– Ерунда какая-то… – растерянно проговорил Кирилл и неловко поднялся на ноги. И тут обнаружил, что одежда его в большом беспорядке. – Да что тут за… творится?! – выругался он, внезапно охваченный бешенством от невероятности единственно подходящего объяснения, от того, что ничего не мог понять или хоть вспомнить: что же было-то?

– Оденься! – он болезненно поморщился, настолько нагота Аллочки была неуместной, ненужной.

– Во что?! – зло выкрикнула она и швырнула в Кирилла какую-то бесформенную, рваную тряпку. – Это кофта, между прочим! Была!

Какая-то манерность почудилась Кириллу то ли в голосе её, то ли в глазах, и он с холодным бешенством проговорил, глядя на неё:

– Оденься!

Глаза Аллочки медленно наполнились слезами, и слёзы перелились через край, потекли по щекам.

– Эх, ты… Я думала, кому-кому, но тебе-то… А ты… ты хуже всех…
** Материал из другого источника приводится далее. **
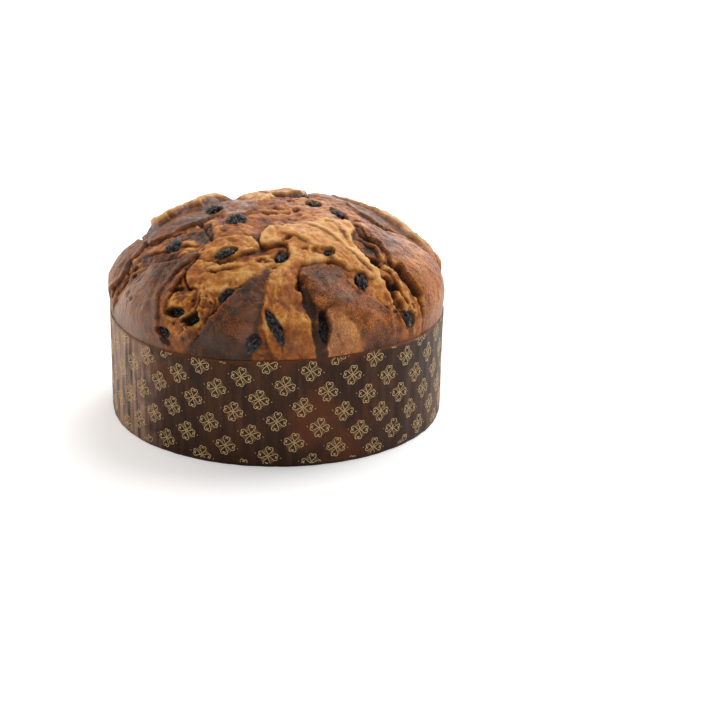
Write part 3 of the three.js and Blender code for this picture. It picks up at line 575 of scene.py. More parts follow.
def turned(x, y, degrees):
    """Coordinates along and across a direction."""
    angle = np.radians(degrees)
    return x * np.cos(angle) + y * np.sin(angle), y * np.cos(angle) - x * np.sin(angle)


def fractal(points, size, octaves=3, seed=0.0):
    """Fractal noise about 0 at points in millimetres, with features of the given size."""
    scaled = points / size + seed
    return np.array([noise.fractal(p, FAINTER, FINER, octaves) for p in scaled.tolist()])


def crests(points, octaves, seed):
    """Sharp crests with hollows between them, 0 to 1."""
    return 1 - np.minimum(1, 2.4 * np.abs(fractal(points, 1, octaves, seed)))


def cells(points, share, seed):
    """Round pits in a share of cells, 1 in the middle of each, and the net of strands between the cells."""
    pits, strands = [], []
    for p in (points + seed).tolist():
        distances, middles = noise.voronoi(p)
        there = noise.cell(middles[0] * 7.31) < share
        pits.append(max(0.0, 1 - distances[0] / PIT_RADIUS) if there else 0.0)
        strands.append(math.exp((distances[0] - distances[1]) / STRAND))
    return np.array(pits), np.array(strands)


# The crust


def on_bare_dome(places):
    """Points of the bare dome, in millimetres."""
    fall = np.linalg.norm(places, axis=1) / 100 * math.pi / 2
    turn = np.arctan2(places[:, 1], places[:, 0])
    reach = BREAD_RADIUS * np.sin(fall)
    return np.stack([reach * np.cos(turn), reach * np.sin(turn), CASE_HEIGHT + DOME_RISE * np.cos(fall)], 1)


def outward(points):
    """Unit directions straight out of the bare dome."""
    flat = points[:, :2] / BREAD_RADIUS ** 2
    lift = np.maximum(points[:, 2] - CASE_HEIGHT, 0) / DOME_RISE ** 2
    out = np.column_stack([flat, lift])
    return out / np.linalg.norm(out, axis=1)[:, None]


def unevenness(x, y):
    """The dome's broad waves, in millimetres."""
    return (
        0.9 * np.sin(0.071 * x + 0.6) * np.cos(0.083 * y - 0.4)
        + 0.5 * np.sin(0.17 * x - 0.11 * y + 1.9)
        + 0.3 * np.cos(0.13 * x + 0.24 * y)
    )


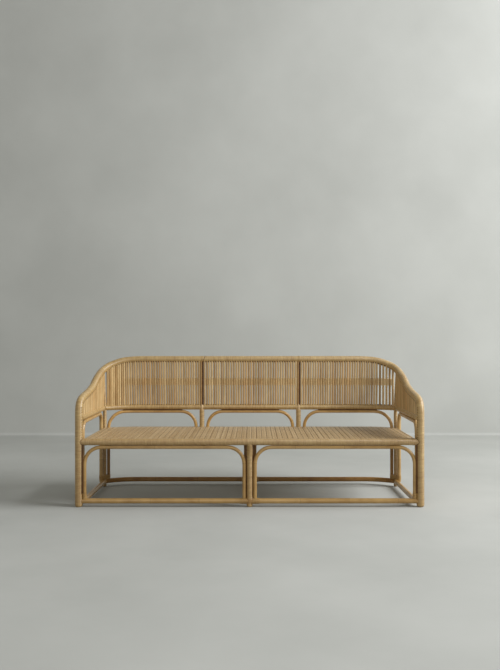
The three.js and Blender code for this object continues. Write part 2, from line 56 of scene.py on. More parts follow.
# ---------------------------------------------------------------- the two long bent poles
# Each is one length of thick rattan pole, steamed and bent into front leg, arm, rear corner and top rail.
# It is wrapped from the floor to the seam by the divider in one strip of cane peel, laid edge to edge.
# The foot is rounded over, and the peel's turns vary in tone as the strip does along its length.
LEG_X, FRONT_Y, BACK_Y, RAIL_Z = .978, -.355, .355, .823
POST_X, POST_Y, DIVIDER_X = .945, .280, .318
ENDS = (("front", FRONT_Y), ("rear", BACK_Y))
ARM_START_Z, HOOP_RADIUS, HOOP_FOOT = .550, .022, .013
PEEL_PITCH, PEEL_RELIEF, HOOP_SIDES = .0055, .00050, 20
# Rows of the arm and the corner: share of half width, of depth from front to back, of rise from the arm's start.
ARM_SHARES = np.array([
    (1.000, 0.000, 0.000), (.999, .017, .132), (.998, .070, .219), (.995, .214, .283), (.992, .366, .343),
    (.988, .507, .439), (.985, .585, .539), (.980, .704, .653), (.973, .850, .753), (.945, .930, .846),
    (.902, .965, .913), (.856, .986, .964), (.803, 1.000, .988), (.736, 1.000, 1.000)])
PEEL_PALE, PEEL_DEEP, PEEL_SEAM = "#caad72", "#9b7640", "#4e3112"


def spline_through(points, steps):
    """Points of a centripetal spline. Between two points it is the cubic a + b t + c t^2 + d t^3 whose end speeds
    come from the three spans round it, each timed by the square root of its length."""
    p = np.vstack([2 * points[0] - points[1], points, 2 * points[-1] - points[-2]])
    span = np.sqrt(np.linalg.norm(np.diff(p, axis=0), axis=1))[:, None]
    s0, s1, s2 = span[:-2], span[1:-1], span[2:]
    p0, p1, p2, p3 = p[:-3], p[1:-2], p[2:-1], p[3:]
    v1 = ((p1 - p0) / s0 - (p2 - p0) / (s0 + s1) + (p2 - p1) / s1) * s1
    v2 = ((p2 - p1) / s1 - (p3 - p1) / (s1 + s2) + (p3 - p2) / s2) * s1
    t = (np.arange(steps) / steps)[None, :, None]
    a, b, c, d = p1, v1, 3 * (p2 - p1) - 2 * v1 - v2, 2 * (p1 - p2) + v1 + v2
    line = a[:, None] + b[:, None] * t + c[:, None] * t ** 2 + d[:, None] * t ** 3
    return np.vstack([line.reshape(-1, 3), points[-1:]])


def unit(rows):
    """The rows as directions of length 1."""
    return rows / np.linalg.norm(rows, axis=1)[:, None]


def read_off(places, stations, rows):
    """A table's rows at places between their stations, by straight lines from one row to the next."""
    return np.stack([np.interp(places, stations, column) for column in rows.T], axis=-1)


def travel(line):
    """Distance from the line's start to each of its points: the running sum of the spans."""
    return np.concatenate([[0], np.cumsum(np.linalg.norm(np.diff(line, axis=0), axis=1))])


def even_path(points, step=.004, ease=0.0):
    """The line again with equal steps. Where it is eased, each point becomes the mean of its neighbours within that
    distance, and the ends stay because the line is continued there by its own reflection through the end point."""
    points = np.asarray(points, float)
    s = travel(points)
    places = np.linspace(0, s[-1], int(s[-1] / step) + 2)
    line = read_off(places, s, points)
    reach = int(ease / step)
    for _ in range(2 if reach else 0):
        longer = np.vstack([2 * line[0] - line[reach:0:-1], line, 2 * line[-1] - line[-2:-reach - 2:-1]])
        total = np.vstack([np.zeros(3), np.cumsum(longer, axis=0)])
        line = (total[2 * reach + 1:] - total[:-2 * reach - 1]) / (2 * reach + 1)
    return line


def frames_on(line, aside):
    """At each point the first side is the given direction made square to the line, and the second is square to both."""
    along, aside = unit(np.gradient(line, axis=0)), np.asarray(aside, float)
    first = unit(aside - along * (along @ aside)[:, None])
    return first, np.cross(along, first)


def ring_section(radius, sides):
    """A round section: radius times the cosine and the sine of the turn, with its outward directions."""
    turn = np.arange(sides + 1) / sides * 2 * pi
    outward = np.stack([np.cos(turn), np.sin(turn)], axis=1)
    return radius * outward, outward


def cell_corners(at, i, j):
    """What lies at the four corners of the grid's cells, taken round each."""
    return np.stack([at(i, j), at(i, j + 1), at(i + 1, j + 1), at(i + 1, j)], axis=-1)


def cut_in_two(corners):
    """Four-cornered faces as triangles: the first half of each, then the second half of each."""
    return np.vstack([corners[:, [0, 1, 2]], corners[:, [0, 2, 3]]])


def wound_surface(line, aside, section, pitch, relief, swell=None):
    """A strip wound on a line. Row i of the grid lies at turn k and share f of the strip's width, and column q at
    share q of the turn, so the point is at s = (k + f + q - 1) pitch along the line. There it stands on the section,
    less relief (1 - h(f)), where h is 0 at the strip's edge and 1 at its middle. The last column of a row is the
    first column of the row one turn on. Points past an end are drawn back to it, and a fan closes each end."""
    base, outward = section
    sides = len(base) - 1
    shares, heights = np.array([0, .14, .5, .86]), np.array([0, .85, 1, .85])
    s = travel(line)
    turns = int(np.ceil(s[-1] / pitch)) + 2
    row = np.arange(4 * turns)
    q = np.arange(sides) / sides
    place = (row[:, None] // 4 + shares[row % 4][:, None] + q[None] - 1) * pitch
    spot = np.clip(place, 0, s[-1])
    height = np.where((place <= 0) | (place >= s[-1]), 0, heights[row % 4][:, None])
    first, second = frames_on(line, aside)
    size = 1 if swell is None else swell(spot)[..., None]
    flat = base[None, :-1] * size - outward[None, :-1] * (relief * (1 - height))[..., None]
    points = (read_off(spot, s, line) + read_off(spot, s, first) * flat[..., :1]
              + read_off(spot, s, second) * flat[..., 1:])
    number = row[:, None] * sides + np.arange(sides)[None]
    number = np.where(place <= 0, np.arange(sides)[None], number)
    number = np.where(place >= s[-1], (len(row) - 1) * sides + np.arange(sides)[None], number)
    i, j = np.meshgrid(np.arange(4 * turns - 5), np.arange(sides), indexing="ij")
    corner = lambda a, b: number[a + 4 * (b == sides), b % sides]
    triangles = cut_in_two(cell_corners(corner, i, j).reshape(-1, 4))
    whole = np.all(triangles != np.roll(triangles, 1, axis=1), axis=1)
    maps = np.stack([cell_corners(lambda a, b: a // 4 + shares[a % 4], i, j),
                     cell_corners(lambda a, b: b / sides, i, j)], axis=-1)
    triangles, uv = [triangles[whole]], [cut_in_two(maps.reshape(-1, 4, 2))[whole]]
    points = points.reshape(-1, 3)
    middle = base[:-1].mean(axis=0)
    for number_of_end, rim in enumerate((np.arange(sides)[::-1], (len(row) - 1) * sides + np.arange(sides))):
        triangles.append(np.stack([np.full(sides, len(points)), rim, np.roll(rim, -1)], axis=1))
        uv.append(np.tile([[.5, .5]], (sides, 3, 1)) + [turns * number_of_end, 0])
        end = -number_of_end
        points = np.vstack([points, line[end] + first[end] * middle[0] + second[end] * middle[1]])
    return points, np.vstack(triangles), np.vstack(uv)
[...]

Кирилл сжал голову ладонями, пытаясь собрать аморфные мысли, – он ничего абсолютно не помнил. Неужели… действительно?..

– Я ничего не помню, – глухо проговорил он. – Я ничего не помню! – повторил он уже со злостью.

– Не хочешь потому что. Зверем себя помнить не хочешь, – опять всхлипнула Алла. – Я думала, ты убьёшь! Кир… отпусти меня, – движения её вдруг сделались лихорадочно торопливыми, – я уйти хочу!.. Отпусти!

Она соскочила с дивана, начала торопливо одеваться – порванные колготки, разорванная юбка… Господи, неужели он это сделал?!

– Подожди… – он тяжело поднялся.

Аллочка отпрянула в угол, прижала к груди тряпьё:

– Да не подхожу я.

Он сел на диван, сжал голову руками: «А что – подожди? Что можно спросить такого, чтоб всё это исчезло: всхлипывающая Аллочка, её разодранная одежда?»

За дверью грохотала музыка – свадьба гуляла. Алла, прихрамывая, подошла к двери и остановилась, прислушалась. Потом оглянулась на Кирилла:

– Мне что, вот так и идти? У всех на виду?

Позже Кир не мог вспомнить, встретился ли ему кто, когда он шёл в гардероб, разговаривал ли кто-то с ним. Вязкая, тошнотворная муть обступала его, до предела сужая пространство, и чтобы прорвать её, нужно было напряжение мысли и воли, а Кир сейчас и в этом узеньком пространстве разобраться не мог, и даже в себе самом ничего не понимал. Он с трудом отыскал Аллочкино пальто.

В кабинете он открыл шпингалеты на окне и толкнул створки. Рама затрещала, посыпалась сухая замазка закупоренного на зиму окна, и оно распахнулось.

Кирилл стоял по колено в снегу и озирался, вяло удивляясь тому, что не может сообразить, с какой же стороны Дома Культуры он оказался. В голове вместо мыслей была та же тусклая муть, и мысли вязли в ней. Снег тут давно не чистили. Вон рядом дверь какая-то и дорожка к ней… А, запасной выход. Он бывает открыт даже чаще парадного, через него удобно ходить: магазины ближе, почта, ну и вообще, весь центр.

Кир снял с подоконника Аллу, вдруг полыхнуло воспоминание, что вот так же он держал уже эту девчонку, но тогда вокруг был не снег, а вода… Алла коротко взвизгнула, и Кирилл не сразу понял – почему. Её ноги в тонком капрончике утопали в снегу. Кир выдернул её из снега и опустил на утоптанную дорожку.

Обнесло дурнотой, но скоро прошло – на дворе крепчал ночной мартовский морозец, студил голову, и от холода стало полегче. И всё равно – то, что он должен был осознать, было настолько дико, нелепо, что он не мог даже думать об этом.

Мысль о Даше была сейчас невозможной, и Кирилл не подпускал её к себе близко, она чуть-чуть отступала, но оставалась неподалёку, рядом, и при малейшем прикосновении к ней дёргала обнажённым нервом.

Кир вышел на дорогу и побрёл домой. Прошло несколько минут, прежде чем он вспомнил: Алка-то куда делась? Оглянулся, но улица была пуста, поодаль ярко сияли окна клуба, из распахнутых форточек вырывались шумные голоса и слишком громкая музыка.